Parts and joints as JSON
<<<<

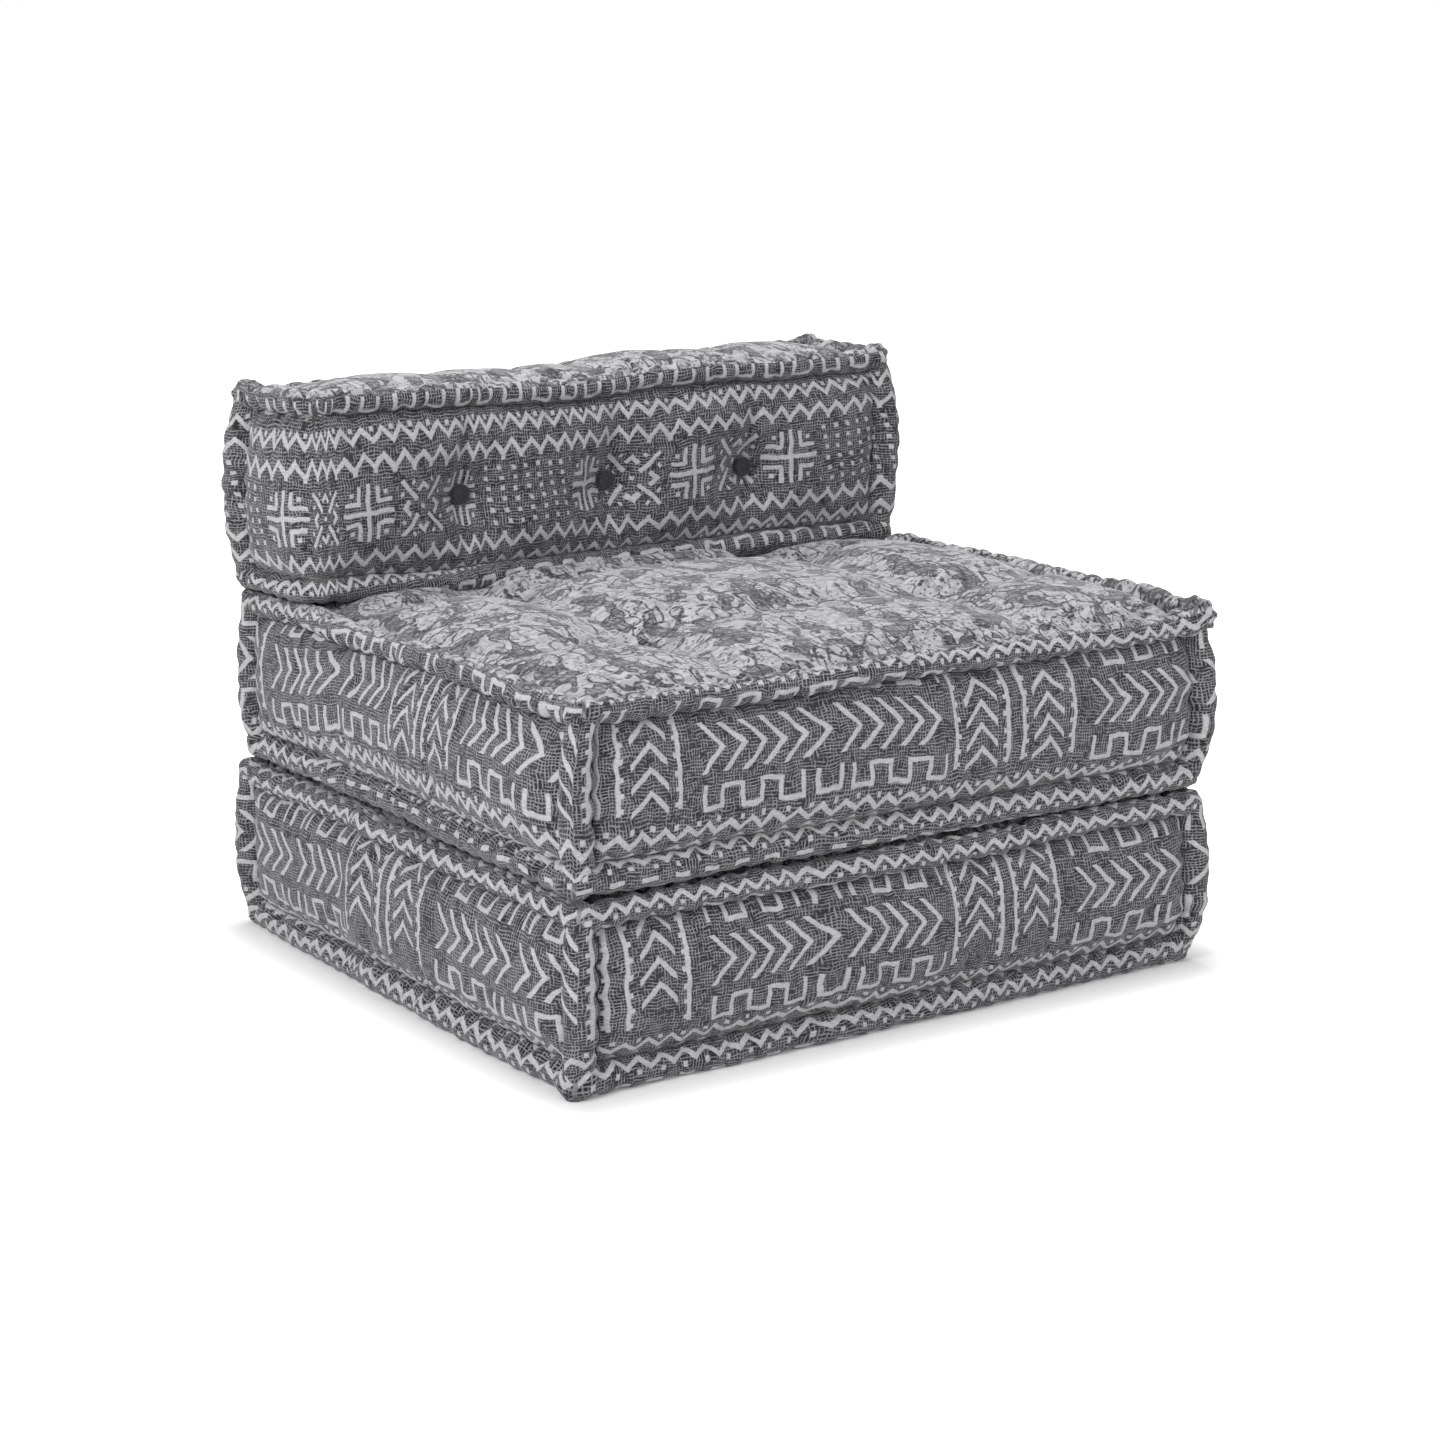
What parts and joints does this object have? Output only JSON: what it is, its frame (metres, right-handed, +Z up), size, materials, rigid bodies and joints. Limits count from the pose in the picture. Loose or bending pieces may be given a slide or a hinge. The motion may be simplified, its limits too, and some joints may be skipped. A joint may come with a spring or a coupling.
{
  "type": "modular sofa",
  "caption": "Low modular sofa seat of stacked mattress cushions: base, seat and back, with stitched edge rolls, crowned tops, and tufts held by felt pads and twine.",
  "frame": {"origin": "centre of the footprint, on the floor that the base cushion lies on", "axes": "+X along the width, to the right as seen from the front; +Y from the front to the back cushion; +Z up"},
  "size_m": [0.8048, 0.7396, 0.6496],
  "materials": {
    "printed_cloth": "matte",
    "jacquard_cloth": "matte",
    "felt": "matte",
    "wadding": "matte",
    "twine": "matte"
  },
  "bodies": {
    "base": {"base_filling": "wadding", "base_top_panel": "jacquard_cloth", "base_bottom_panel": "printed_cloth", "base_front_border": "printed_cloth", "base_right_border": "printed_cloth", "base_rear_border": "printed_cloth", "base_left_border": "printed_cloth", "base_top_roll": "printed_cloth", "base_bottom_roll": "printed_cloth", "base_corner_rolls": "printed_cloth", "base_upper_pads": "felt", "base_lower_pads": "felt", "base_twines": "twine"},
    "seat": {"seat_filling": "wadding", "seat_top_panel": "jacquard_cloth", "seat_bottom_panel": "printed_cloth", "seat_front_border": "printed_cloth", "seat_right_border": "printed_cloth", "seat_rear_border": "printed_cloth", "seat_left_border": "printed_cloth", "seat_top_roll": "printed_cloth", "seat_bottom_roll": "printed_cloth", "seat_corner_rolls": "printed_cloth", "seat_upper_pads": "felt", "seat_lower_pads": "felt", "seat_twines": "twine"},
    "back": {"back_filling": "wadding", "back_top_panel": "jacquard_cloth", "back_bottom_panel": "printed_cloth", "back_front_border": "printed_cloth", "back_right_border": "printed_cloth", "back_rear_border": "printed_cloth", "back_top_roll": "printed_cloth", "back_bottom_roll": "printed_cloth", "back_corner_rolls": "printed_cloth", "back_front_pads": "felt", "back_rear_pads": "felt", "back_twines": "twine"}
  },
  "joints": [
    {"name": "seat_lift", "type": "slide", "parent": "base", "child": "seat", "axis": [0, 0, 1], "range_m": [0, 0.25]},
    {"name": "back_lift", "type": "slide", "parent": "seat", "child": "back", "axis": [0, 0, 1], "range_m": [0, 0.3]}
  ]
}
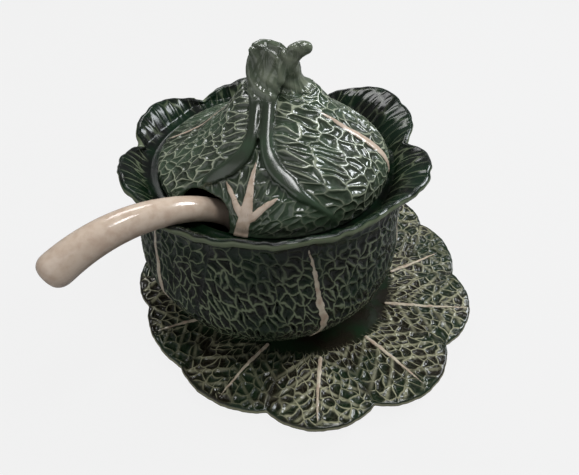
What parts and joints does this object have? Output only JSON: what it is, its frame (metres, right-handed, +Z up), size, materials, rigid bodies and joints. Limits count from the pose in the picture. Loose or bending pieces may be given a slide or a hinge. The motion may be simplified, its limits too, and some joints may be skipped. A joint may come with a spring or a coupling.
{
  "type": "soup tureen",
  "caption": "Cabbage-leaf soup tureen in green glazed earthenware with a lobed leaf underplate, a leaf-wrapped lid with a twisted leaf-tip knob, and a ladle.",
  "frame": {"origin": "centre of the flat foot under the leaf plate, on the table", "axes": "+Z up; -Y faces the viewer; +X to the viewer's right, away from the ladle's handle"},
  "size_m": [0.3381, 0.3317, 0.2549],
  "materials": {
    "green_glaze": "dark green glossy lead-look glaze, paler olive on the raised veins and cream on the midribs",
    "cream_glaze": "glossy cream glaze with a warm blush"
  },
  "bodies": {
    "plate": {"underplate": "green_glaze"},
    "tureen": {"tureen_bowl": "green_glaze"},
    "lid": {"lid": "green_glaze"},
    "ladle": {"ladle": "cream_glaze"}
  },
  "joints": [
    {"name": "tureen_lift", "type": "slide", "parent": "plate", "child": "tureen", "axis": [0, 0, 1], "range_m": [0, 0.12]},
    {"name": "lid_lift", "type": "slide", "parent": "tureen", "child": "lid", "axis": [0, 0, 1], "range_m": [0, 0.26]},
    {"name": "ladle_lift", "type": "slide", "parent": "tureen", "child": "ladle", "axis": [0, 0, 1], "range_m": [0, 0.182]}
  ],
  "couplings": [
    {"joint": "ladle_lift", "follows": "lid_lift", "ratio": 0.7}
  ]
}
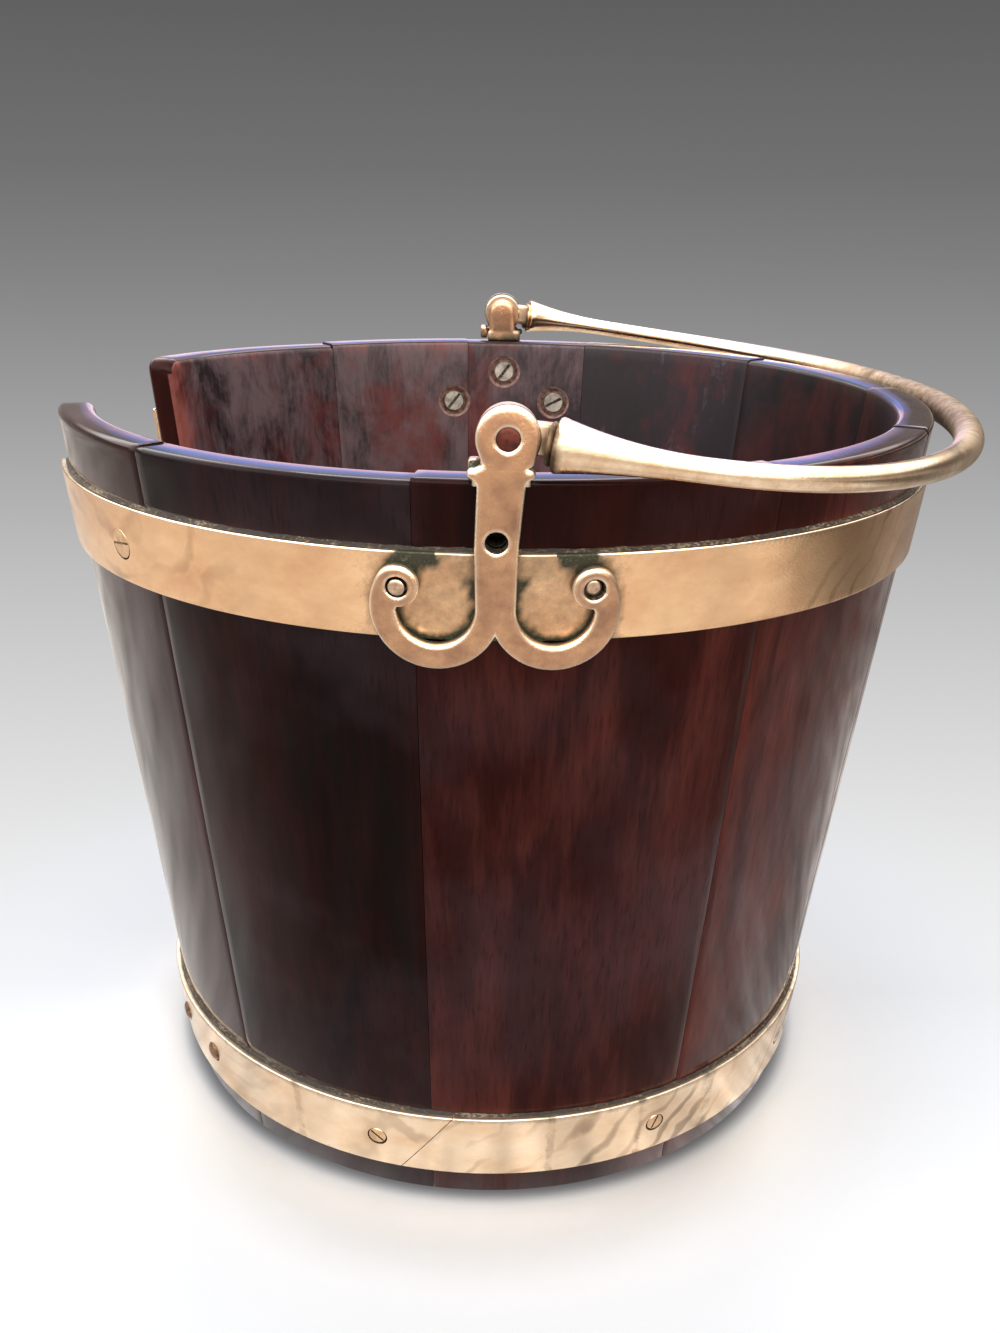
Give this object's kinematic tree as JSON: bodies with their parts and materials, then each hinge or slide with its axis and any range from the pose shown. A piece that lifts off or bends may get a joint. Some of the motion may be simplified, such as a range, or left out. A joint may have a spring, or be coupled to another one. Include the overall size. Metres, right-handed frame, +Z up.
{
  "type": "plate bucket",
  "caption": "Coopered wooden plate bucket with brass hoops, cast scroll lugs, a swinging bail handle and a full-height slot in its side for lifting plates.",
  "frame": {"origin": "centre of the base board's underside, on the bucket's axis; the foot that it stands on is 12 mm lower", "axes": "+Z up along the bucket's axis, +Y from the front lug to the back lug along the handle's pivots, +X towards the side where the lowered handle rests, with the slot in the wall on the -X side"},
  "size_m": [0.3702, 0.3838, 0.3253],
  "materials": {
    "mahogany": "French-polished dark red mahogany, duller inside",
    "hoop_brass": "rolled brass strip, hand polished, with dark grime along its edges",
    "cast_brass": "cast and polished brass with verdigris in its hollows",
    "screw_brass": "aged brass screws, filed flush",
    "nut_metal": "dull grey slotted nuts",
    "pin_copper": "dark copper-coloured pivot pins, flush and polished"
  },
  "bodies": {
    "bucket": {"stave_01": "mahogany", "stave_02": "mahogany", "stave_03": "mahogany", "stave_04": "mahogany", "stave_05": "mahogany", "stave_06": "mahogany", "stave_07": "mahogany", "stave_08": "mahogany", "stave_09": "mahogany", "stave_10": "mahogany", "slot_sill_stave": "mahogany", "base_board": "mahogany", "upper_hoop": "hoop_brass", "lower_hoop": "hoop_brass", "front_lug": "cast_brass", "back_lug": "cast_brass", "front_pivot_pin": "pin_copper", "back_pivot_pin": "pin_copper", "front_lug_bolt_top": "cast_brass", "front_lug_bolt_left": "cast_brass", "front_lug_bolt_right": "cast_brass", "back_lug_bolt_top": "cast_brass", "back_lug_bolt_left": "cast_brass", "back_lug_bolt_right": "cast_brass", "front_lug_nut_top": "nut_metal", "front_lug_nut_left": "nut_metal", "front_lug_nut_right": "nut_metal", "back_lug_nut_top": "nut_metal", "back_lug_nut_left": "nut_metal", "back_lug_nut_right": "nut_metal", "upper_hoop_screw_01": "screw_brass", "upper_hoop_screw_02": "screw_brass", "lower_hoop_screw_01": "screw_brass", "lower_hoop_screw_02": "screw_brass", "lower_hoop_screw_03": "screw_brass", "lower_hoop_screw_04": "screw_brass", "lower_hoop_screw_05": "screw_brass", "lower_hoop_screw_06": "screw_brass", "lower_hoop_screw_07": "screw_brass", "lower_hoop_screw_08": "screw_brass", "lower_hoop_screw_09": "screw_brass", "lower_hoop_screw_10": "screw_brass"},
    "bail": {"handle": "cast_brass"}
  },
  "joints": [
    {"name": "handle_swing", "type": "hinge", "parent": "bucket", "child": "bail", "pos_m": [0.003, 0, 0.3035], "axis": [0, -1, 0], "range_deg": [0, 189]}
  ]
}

>>>>

(THE REQUEST) Copy each line above precisely, dropping the pictures.

(REPLY TO THE EXERCISE)
What parts and joints does this object have? Output only JSON: what it is, its frame (metres, right-handed, +Z up), size, materials, rigid bodies and joints. Limits count from the pose in the picture. Loose or bending pieces may be given a slide or a hinge. The motion may be simplified, its limits too, and some joints may be skipped. A joint may come with a spring or a coupling.
{
  "type": "modular sofa",
  "caption": "Low modular sofa seat of stacked mattress cushions: base, seat and back, with stitched edge rolls, crowned tops, and tufts held by felt pads and twine.",
  "frame": {"origin": "centre of the footprint, on the floor that the base cushion lies on", "axes": "+X along the width, to the right as seen from the front; +Y from the front to the back cushion; +Z up"},
  "size_m": [0.8048, 0.7396, 0.6496],
  "materials": {
    "printed_cloth": "matte",
    "jacquard_cloth": "matte",
    "felt": "matte",
    "wadding": "matte",
    "twine": "matte"
  },
  "bodies": {
    "base": {"base_filling": "wadding", "base_top_panel": "jacquard_cloth", "base_bottom_panel": "printed_cloth", "base_front_border": "printed_cloth", "base_right_border": "printed_cloth", "base_rear_border": "printed_cloth", "base_left_border": "printed_cloth", "base_top_roll": "printed_cloth", "base_bottom_roll": "printed_cloth", "base_corner_rolls": "printed_cloth", "base_upper_pads": "felt", "base_lower_pads": "felt", "base_twines": "twine"},
    "seat": {"seat_filling": "wadding", "seat_top_panel": "jacquard_cloth", "seat_bottom_panel": "printed_cloth", "seat_front_border": "printed_cloth", "seat_right_border": "printed_cloth", "seat_rear_border": "printed_cloth", "seat_left_border": "printed_cloth", "seat_top_roll": "printed_cloth", "seat_bottom_roll": "printed_cloth", "seat_corner_rolls": "printed_cloth", "seat_upper_pads": "felt", "seat_lower_pads": "felt", "seat_twines": "twine"},
    "back": {"back_filling": "wadding", "back_top_panel": "jacquard_cloth", "back_bottom_panel": "printed_cloth", "back_front_border": "printed_cloth", "back_right_border": "printed_cloth", "back_rear_border": "printed_cloth", "back_top_roll": "printed_cloth", "back_bottom_roll": "printed_cloth", "back_corner_rolls": "printed_cloth", "back_front_pads": "felt", "back_rear_pads": "felt", "back_twines": "twine"}
  },
  "joints": [
    {"name": "seat_lift", "type": "slide", "parent": "base", "child": "seat", "axis": [0, 0, 1], "range_m": [0, 0.25]},
    {"name": "back_lift", "type": "slide", "parent": "seat", "child": "back", "axis": [0, 0, 1], "range_m": [0, 0.3]}
  ]
}
What parts and joints does this object have? Output only JSON: what it is, its frame (metres, right-handed, +Z up), size, materials, rigid bodies and joints. Limits count from the pose in the picture. Loose or bending pieces may be given a slide or a hinge. The motion may be simplified, its limits too, and some joints may be skipped. A joint may come with a spring or a coupling.
{
  "type": "soup tureen",
  "caption": "Cabbage-leaf soup tureen in green glazed earthenware with a lobed leaf underplate, a leaf-wrapped lid with a twisted leaf-tip knob, and a ladle.",
  "frame": {"origin": "centre of the flat foot under the leaf plate, on the table", "axes": "+Z up; -Y faces the viewer; +X to the viewer's right, away from the ladle's handle"},
  "size_m": [0.3381, 0.3317, 0.2549],
  "materials": {
    "green_glaze": "dark green glossy lead-look glaze, paler olive on the raised veins and cream on the midribs",
    "cream_glaze": "glossy cream glaze with a warm blush"
  },
  "bodies": {
    "plate": {"underplate": "green_glaze"},
    "tureen": {"tureen_bowl": "green_glaze"},
    "lid": {"lid": "green_glaze"},
    "ladle": {"ladle": "cream_glaze"}
  },
  "joints": [
    {"name": "tureen_lift", "type": "slide", "parent": "plate", "child": "tureen", "axis": [0, 0, 1], "range_m": [0, 0.12]},
    {"name": "lid_lift", "type": "slide", "parent": "tureen", "child": "lid", "axis": [0, 0, 1], "range_m": [0, 0.26]},
    {"name": "ladle_lift", "type": "slide", "parent": "tureen", "child": "ladle", "axis": [0, 0, 1], "range_m": [0, 0.182]}
  ],
  "couplings": [
    {"joint": "ladle_lift", "follows": "lid_lift", "ratio": 0.7}
  ]
}
Give this object's kinematic tree as JSON: bodies with their parts and materials, then each hinge or slide with its axis and any range from the pose shown. A piece that lifts off or bends may get a joint. Some of the motion may be simplified, such as a range, or left out. A joint may have a spring, or be coupled to another one. Include the overall size. Metres, right-handed frame, +Z up.
{
  "type": "plate bucket",
  "caption": "Coopered wooden plate bucket with brass hoops, cast scroll lugs, a swinging bail handle and a full-height slot in its side for lifting plates.",
  "frame": {"origin": "centre of the base board's underside, on the bucket's axis; the foot that it stands on is 12 mm lower", "axes": "+Z up along the bucket's axis, +Y from the front lug to the back lug along the handle's pivots, +X towards the side where the lowered handle rests, with the slot in the wall on the -X side"},
  "size_m": [0.3702, 0.3838, 0.3253],
  "materials": {
    "mahogany": "French-polished dark red mahogany, duller inside",
    "hoop_brass": "rolled brass strip, hand polished, with dark grime along its edges",
    "cast_brass": "cast and polished brass with verdigris in its hollows",
    "screw_brass": "aged brass screws, filed flush",
    "nut_metal": "dull grey slotted nuts",
    "pin_copper": "dark copper-coloured pivot pins, flush and polished"
  },
  "bodies": {
    "bucket": {"stave_01": "mahogany", "stave_02": "mahogany", "stave_03": "mahogany", "stave_04": "mahogany", "stave_05": "mahogany", "stave_06": "mahogany", "stave_07": "mahogany", "stave_08": "mahogany", "stave_09": "mahogany", "stave_10": "mahogany", "slot_sill_stave": "mahogany", "base_board": "mahogany", "upper_hoop": "hoop_brass", "lower_hoop": "hoop_brass", "front_lug": "cast_brass", "back_lug": "cast_brass", "front_pivot_pin": "pin_copper", "back_pivot_pin": "pin_copper", "front_lug_bolt_top": "cast_brass", "front_lug_bolt_left": "cast_brass", "front_lug_bolt_right": "cast_brass", "back_lug_bolt_top": "cast_brass", "back_lug_bolt_left": "cast_brass", "back_lug_bolt_right": "cast_brass", "front_lug_nut_top": "nut_metal", "front_lug_nut_left": "nut_metal", "front_lug_nut_right": "nut_metal", "back_lug_nut_top": "nut_metal", "back_lug_nut_left": "nut_metal", "back_lug_nut_right": "nut_metal", "upper_hoop_screw_01": "screw_brass", "upper_hoop_screw_02": "screw_brass", "lower_hoop_screw_01": "screw_brass", "lower_hoop_screw_02": "screw_brass", "lower_hoop_screw_03": "screw_brass", "lower_hoop_screw_04": "screw_brass", "lower_hoop_screw_05": "screw_brass", "lower_hoop_screw_06": "screw_brass", "lower_hoop_screw_07": "screw_brass", "lower_hoop_screw_08": "screw_brass", "lower_hoop_screw_09": "screw_brass", "lower_hoop_screw_10": "screw_brass"},
    "bail": {"handle": "cast_brass"}
  },
  "joints": [
    {"name": "handle_swing", "type": "hinge", "parent": "bucket", "child": "bail", "pos_m": [0.003, 0, 0.3035], "axis": [0, -1, 0], "range_deg": [0, 189]}
  ]
}